• _Given problem_
Copy exactly the lines from the one containing "if empty is" through the one containing "obj.parent = None", both included, and nothing else.
++++++++++
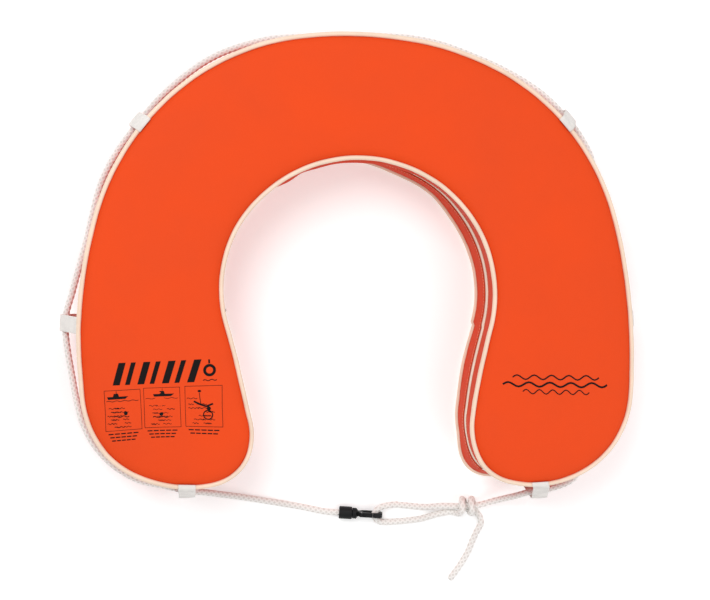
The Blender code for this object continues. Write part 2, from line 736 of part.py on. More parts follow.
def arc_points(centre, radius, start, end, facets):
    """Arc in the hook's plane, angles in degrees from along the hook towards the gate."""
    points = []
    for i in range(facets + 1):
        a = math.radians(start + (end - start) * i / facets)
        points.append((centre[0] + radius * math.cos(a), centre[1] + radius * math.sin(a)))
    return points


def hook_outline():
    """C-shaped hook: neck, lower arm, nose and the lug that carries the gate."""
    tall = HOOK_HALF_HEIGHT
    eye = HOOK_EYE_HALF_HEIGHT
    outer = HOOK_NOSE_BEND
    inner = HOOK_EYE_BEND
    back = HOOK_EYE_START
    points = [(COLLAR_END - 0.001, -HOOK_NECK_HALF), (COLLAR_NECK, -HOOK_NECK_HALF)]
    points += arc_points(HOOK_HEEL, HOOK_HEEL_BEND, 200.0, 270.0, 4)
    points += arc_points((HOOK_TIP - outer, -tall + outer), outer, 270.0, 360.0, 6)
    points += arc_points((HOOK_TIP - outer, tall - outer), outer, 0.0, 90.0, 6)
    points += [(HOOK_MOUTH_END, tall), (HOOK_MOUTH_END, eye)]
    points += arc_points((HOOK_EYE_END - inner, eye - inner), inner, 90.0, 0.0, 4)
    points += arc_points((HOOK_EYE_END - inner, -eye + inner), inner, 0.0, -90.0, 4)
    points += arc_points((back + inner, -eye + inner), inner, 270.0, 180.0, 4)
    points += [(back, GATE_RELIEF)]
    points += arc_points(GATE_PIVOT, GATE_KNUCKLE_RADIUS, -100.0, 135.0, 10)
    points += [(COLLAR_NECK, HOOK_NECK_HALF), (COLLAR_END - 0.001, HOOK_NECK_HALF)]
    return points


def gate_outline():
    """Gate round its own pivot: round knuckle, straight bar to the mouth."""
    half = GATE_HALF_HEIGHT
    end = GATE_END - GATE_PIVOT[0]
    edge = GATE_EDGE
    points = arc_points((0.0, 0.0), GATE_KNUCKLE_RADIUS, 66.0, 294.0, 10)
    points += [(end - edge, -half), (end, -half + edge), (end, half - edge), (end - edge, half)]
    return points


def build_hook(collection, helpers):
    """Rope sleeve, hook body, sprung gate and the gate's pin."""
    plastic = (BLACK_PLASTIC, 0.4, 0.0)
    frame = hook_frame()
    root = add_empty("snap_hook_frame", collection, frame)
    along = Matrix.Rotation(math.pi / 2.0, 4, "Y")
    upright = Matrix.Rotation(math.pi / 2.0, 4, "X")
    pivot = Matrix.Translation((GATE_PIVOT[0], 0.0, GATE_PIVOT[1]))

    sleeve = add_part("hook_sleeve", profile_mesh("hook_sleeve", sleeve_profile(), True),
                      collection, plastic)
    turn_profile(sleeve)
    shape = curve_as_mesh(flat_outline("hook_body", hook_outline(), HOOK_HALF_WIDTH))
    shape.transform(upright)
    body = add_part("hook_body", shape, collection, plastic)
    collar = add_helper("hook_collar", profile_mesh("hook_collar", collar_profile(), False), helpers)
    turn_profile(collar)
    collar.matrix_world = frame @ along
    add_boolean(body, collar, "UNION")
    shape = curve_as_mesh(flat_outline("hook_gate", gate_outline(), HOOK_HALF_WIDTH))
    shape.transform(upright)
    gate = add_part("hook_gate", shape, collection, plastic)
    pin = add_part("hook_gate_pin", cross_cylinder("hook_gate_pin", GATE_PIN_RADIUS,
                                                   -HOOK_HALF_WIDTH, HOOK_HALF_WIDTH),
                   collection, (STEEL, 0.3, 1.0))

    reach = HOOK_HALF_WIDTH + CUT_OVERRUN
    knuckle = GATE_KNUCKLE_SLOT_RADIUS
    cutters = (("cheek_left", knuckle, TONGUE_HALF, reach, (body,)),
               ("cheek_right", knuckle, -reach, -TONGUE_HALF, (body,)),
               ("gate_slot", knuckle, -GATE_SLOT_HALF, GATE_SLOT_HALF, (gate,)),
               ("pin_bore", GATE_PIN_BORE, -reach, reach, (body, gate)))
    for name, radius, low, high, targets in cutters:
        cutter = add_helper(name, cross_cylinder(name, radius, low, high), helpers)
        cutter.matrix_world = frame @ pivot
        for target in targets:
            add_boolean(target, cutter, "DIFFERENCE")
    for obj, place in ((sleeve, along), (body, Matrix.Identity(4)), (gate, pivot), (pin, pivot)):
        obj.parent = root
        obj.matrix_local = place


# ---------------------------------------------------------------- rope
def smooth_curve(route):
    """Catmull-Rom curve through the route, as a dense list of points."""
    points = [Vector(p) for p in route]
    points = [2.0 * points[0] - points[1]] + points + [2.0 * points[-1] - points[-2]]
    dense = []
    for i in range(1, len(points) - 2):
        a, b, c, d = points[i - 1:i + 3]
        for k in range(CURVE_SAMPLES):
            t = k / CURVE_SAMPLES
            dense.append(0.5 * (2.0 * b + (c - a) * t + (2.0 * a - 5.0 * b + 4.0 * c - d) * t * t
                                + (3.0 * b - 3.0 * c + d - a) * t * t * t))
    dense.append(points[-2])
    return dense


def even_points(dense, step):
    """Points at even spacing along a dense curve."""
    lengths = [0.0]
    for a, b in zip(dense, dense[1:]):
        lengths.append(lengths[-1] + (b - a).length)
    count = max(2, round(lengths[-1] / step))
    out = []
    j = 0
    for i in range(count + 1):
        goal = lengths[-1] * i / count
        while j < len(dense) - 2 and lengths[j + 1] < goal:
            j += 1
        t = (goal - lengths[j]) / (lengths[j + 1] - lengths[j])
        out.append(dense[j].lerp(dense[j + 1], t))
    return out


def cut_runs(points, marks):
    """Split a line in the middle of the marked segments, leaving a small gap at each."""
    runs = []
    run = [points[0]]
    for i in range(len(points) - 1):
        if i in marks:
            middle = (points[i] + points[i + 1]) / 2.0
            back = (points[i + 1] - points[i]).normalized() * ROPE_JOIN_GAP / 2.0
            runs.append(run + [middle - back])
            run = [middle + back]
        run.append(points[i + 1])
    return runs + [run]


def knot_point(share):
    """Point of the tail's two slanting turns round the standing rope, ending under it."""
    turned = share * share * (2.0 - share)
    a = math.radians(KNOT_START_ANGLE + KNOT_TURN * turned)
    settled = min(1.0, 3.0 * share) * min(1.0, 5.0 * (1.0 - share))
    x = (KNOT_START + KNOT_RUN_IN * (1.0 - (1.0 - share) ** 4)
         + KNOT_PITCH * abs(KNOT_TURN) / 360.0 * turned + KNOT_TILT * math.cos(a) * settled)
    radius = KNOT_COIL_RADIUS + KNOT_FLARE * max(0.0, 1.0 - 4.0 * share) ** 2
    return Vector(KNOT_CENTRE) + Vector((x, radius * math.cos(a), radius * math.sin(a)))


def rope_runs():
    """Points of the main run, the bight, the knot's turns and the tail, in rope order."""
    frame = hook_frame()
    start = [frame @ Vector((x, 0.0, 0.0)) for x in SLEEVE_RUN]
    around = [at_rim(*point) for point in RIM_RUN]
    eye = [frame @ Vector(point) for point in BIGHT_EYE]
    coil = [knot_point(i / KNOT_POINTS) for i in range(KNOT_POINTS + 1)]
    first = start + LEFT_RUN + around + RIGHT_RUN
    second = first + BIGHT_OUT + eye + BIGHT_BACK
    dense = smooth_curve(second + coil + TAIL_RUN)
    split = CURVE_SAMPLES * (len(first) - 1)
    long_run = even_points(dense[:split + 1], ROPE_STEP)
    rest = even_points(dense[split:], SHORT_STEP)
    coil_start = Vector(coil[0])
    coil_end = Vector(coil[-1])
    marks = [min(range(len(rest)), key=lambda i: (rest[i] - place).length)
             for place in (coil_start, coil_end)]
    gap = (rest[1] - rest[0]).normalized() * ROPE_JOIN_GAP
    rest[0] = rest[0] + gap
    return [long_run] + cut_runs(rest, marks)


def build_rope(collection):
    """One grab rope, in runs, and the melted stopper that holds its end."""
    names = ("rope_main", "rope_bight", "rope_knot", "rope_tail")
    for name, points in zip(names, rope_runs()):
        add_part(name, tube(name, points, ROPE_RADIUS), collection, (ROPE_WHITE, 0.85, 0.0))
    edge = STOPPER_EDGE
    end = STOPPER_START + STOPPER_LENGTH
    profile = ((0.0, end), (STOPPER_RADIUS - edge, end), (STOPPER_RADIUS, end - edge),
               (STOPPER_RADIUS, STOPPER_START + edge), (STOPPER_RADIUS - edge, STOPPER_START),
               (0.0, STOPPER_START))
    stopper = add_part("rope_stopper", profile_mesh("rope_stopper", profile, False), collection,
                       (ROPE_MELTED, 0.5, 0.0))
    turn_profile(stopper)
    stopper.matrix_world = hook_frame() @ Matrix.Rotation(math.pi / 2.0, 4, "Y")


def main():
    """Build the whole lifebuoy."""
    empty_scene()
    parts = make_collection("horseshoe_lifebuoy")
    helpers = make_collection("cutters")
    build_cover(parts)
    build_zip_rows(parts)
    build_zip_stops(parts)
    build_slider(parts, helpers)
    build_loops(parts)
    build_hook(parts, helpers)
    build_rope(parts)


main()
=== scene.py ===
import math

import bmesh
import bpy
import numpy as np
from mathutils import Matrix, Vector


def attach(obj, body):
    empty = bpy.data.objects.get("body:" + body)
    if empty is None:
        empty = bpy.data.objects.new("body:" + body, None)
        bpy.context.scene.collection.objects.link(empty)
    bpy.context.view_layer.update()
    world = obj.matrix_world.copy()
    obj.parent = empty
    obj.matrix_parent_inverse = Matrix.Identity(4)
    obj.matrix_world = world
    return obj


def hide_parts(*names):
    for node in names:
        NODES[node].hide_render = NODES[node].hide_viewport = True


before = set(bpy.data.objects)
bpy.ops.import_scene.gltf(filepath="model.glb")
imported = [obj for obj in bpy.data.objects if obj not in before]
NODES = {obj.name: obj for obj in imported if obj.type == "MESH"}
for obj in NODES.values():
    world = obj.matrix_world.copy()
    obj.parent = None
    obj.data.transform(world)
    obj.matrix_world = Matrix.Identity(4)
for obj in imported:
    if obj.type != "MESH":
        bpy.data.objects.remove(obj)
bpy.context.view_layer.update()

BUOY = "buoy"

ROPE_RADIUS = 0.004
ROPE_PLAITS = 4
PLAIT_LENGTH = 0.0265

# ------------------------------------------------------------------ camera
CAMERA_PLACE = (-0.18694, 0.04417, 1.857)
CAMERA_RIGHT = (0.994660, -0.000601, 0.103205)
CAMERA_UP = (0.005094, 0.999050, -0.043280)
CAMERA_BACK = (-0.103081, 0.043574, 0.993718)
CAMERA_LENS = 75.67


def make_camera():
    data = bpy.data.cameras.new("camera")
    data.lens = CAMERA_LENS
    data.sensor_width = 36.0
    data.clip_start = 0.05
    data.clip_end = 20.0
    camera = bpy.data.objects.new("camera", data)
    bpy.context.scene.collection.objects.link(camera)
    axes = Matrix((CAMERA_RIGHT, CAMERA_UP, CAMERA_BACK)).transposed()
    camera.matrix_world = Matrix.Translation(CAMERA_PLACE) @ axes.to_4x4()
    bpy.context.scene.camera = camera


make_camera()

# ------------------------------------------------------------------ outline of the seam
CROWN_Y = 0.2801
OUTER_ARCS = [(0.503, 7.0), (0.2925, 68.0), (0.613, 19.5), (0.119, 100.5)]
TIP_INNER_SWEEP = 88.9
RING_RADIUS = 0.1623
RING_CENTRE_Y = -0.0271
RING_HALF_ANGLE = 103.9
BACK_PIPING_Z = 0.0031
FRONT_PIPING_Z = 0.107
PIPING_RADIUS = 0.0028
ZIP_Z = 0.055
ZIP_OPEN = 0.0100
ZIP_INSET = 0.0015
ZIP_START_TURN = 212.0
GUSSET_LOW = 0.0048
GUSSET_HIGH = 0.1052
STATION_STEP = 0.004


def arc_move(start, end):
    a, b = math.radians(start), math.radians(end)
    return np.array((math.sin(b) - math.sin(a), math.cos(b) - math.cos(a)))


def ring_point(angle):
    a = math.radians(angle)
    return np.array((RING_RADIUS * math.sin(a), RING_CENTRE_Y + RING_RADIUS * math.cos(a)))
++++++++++
• _Full answer_
    if empty is None:
        empty = bpy.data.objects.new("body:" + body, None)
        bpy.context.scene.collection.objects.link(empty)
    bpy.context.view_layer.update()
    world = obj.matrix_world.copy()
    obj.parent = empty
    obj.matrix_parent_inverse = Matrix.Identity(4)
    obj.matrix_world = world
    return obj


def hide_parts(*names):
    for node in names:
        NODES[node].hide_render = NODES[node].hide_viewport = True


before = set(bpy.data.objects)
bpy.ops.import_scene.gltf(filepath="model.glb")
imported = [obj for obj in bpy.data.objects if obj not in before]
NODES = {obj.name: obj for obj in imported if obj.type == "MESH"}
for obj in NODES.values():
    world = obj.matrix_world.copy()
    obj.parent = None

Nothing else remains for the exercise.